Observamos de um lado o mercado, na figura de empresas privadas com grande poder, e suas estratégias de negócio, e de outro o Estado-nação com legislações próprias de cada país, quem tem o propósito de garantir os direitos dos cidadãos.
Outro episódio recente exemplar deste embate foi protagonizado pelo Supremo Tribunal Federal (STF) na figura de Alexandre de Moraes e Musk, o dono do X, deixando a plataforma fora do ar no Brasil por determinação legal.

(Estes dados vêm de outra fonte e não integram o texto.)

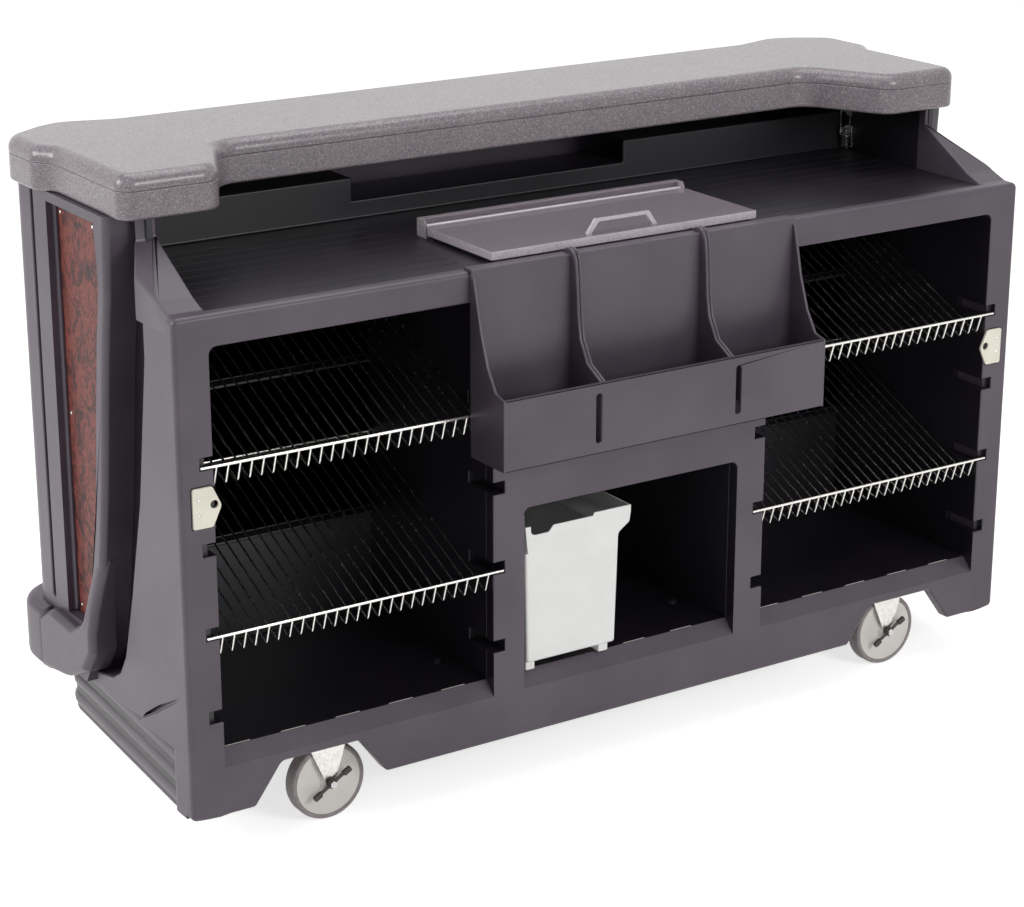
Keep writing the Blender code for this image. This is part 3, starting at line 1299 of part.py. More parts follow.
def caster(name, x, y, braked):
    caster_plate(name, x, y)
    swivel = pivot(f"{name}_swivel", (x, y, 0))
    spin = pivot(f"{name}_spin", (TRAIL, 0, axle_height()), swivel)
    caster_fork(name, x, y, swivel)
    caster_axle(name, x, y, swivel, braked)
    caster_wheel(name, x, y, spin)
    if braked:
        brake_rocker(name, x, y, pivot(f"{name}_brake_tip", (TRAIL, 0, axle_height()), swivel))


def build_cabinet():
    operator_face()
    front_skirt()
    base_pan()
    bay_back_wall()
    counter_deck()
    bar_top()
    guest_wall()
    foot_bumper()
    for side in (-1, 1):
        end_wall(side)
        bay_divider(side)
        guest_end(side)
        end_panel(side)
    for name, x in zip(("left", "centre", "right"), panel_centres()):
        guest_panel(f"burl_guest_panel_{name}", x)


def build_serving_side():
    ice_sink_tub()
    rear_strip()
    ice_lid(pivot("lid_hinge", (0, LID_HINGE_Y, lid_hinge_z())))
    speed_rail(pivot("rail_lift", (0, 0, RAIL_BOTTOM)))
    waste_bin(pivot("bin_slide", (BIN_LEFT_X, BIN_FRONT_Y, PAN_TOP)))
    for side in (-1, 1):
        strike_plate(side)
        for name, level in RACK_LEVELS:
            start = pivot(f"rack_{name}_{side_name(side)}_slide", (side * BAY_INNER_X, 0, rod_height(level)))
            rack_lip(side, name, level, start)
            rack_tray(side, name, level, start)


def build_latches():
    for side in (-1, 1):
        x = latch_x(side, LATCH_PIVOT_OUT)
        turn = pivot(f"latch_turn_{side_name(side)}", (x, LATCH_Y, LATCH_PIVOT_Z))
        latch_base(side)
        latch_keeper(side)
        latch_lever(side, turn)
        latch_bail(side, pivot(f"bail_turn_{side_name(side)}", (0, 0, -LATCH_THROW), turn))


def build_casters():
    for name, x, y, braked in (
        ("caster_front_left", -KINGPIN_X, FRONT_KINGPIN_Y, True),
        ("caster_front_right", KINGPIN_X, FRONT_KINGPIN_Y, True),
        ("caster_rear_left", -KINGPIN_X, REAR_KINGPIN_Y, False),
        ("caster_rear_right", KINGPIN_X, REAR_KINGPIN_Y, False),
    ):
        caster(name, x, y, braked)


build_cabinet()
build_serving_side()
build_latches()
build_casters()
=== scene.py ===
"""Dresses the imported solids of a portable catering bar: moulded shell, speckled top, racks and casters.

Sizes are metres. Shapes are drawn in the bar's own frame, where x is measured from the middle,
y from the operator face towards the guests and z from the floor.
"""

import math

import bmesh
import bpy
from bpy.props import FloatProperty, FloatVectorProperty, PointerProperty
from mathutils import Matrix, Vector


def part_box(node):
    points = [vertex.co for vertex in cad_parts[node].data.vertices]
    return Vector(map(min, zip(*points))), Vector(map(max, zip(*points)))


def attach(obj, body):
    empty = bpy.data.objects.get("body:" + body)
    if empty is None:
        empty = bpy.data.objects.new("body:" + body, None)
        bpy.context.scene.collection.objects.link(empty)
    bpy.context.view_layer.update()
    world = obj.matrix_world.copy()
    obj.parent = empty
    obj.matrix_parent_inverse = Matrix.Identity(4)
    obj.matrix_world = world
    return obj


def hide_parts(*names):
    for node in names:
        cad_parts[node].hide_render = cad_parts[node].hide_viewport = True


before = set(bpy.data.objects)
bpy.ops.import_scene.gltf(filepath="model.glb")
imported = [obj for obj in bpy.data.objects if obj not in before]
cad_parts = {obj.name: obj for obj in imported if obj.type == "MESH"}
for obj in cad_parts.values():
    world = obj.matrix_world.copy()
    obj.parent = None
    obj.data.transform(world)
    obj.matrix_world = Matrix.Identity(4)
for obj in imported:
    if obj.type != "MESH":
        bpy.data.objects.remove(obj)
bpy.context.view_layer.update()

bl_info = {
    "name": "Portable bar",
    "version": (1, 0, 0),
    "blender": (4, 5, 0),
    "location": "View3D > Sidebar > Portable bar",
    "description": "Models the moulded shell, fittings, racks and casters of a portable bar",
    "category": "Add Mesh",
}

FACE_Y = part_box("lock_strike_left")[0].y + 0.0023  # the operator face, in the world's Y

BAY_OUTER_X = 0.8738
BAY_INNER_X = 0.3136
CENTRE_X = 0.2461
PAN_TOP = 0.212
SILL_Z = 0.185
SKIRT_Z = 0.092
FACE_TOP = 1.008
DECK_TOP = 1.005
WALL_TOP = 1.1327
HALF_WIDTH = 0.94
NOTCH_ZS = tuple(0.2835 + 0.1552 * level for level in range(4))
NOTCH_DEPTH = 0.0252
WALL_REAR_EDGE = (
    (0.227, 0.446), (0.176, 0.637), (0.152, 0.783), (0.131, 0.91),
    (0.131, 1.0),
)
RIB_EDGE = (
    (0.240, WALL_TOP), (0.248, 0.996), (0.265, 0.903), (0.282, 0.773), (0.300, 0.624), (0.340, 0.395),
    (0.363, 0.30),
)


def linear(hex_colour):
    """An sRGB hex colour as linear red, green and blue."""
    parts = [int(hex_colour[i : i + 2], 16) / 255 for i in (1, 3, 5)]
    return [v / 12.92 if v <= 0.04045 else ((v + 0.055) / 1.055) ** 2.4 for v in parts]


# Modelling by hand


def object_mode():
    if bpy.context.mode != "OBJECT":
        bpy.ops.object.mode_set(mode="OBJECT")


def only(obj):
    """Selects this object alone and makes it the active one."""
    object_mode()
    bpy.ops.object.select_all(action="DESELECT")
    obj.select_set(True)
    bpy.context.view_layer.objects.active = obj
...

As fake news vieram para ficar, é um fenômeno de nossos tempos digitais e funcionam. Comunicações produzidas com informações inverídicas, como no formato meme, acabam por “conectar” com as pessoas que as recebem. Isso ocorre ao estimular uma espécie de aderência delas ao conteúdo desinformativo a partir de mecanismos como associação do assunto aos seus repertórios particulares ou despertar um sentimento de medo/preocupação.
Enquanto a discussão da regulação tem dificuldades em avançar (mas sim, parece retroceder) para a criação de ambientes mais favoráveis à informação de qualidade, quem perde é a sociedade, sentindo cada vez mais os efeitos de um mundo em que cada um tem sua própria verdade, seus próprios fatos.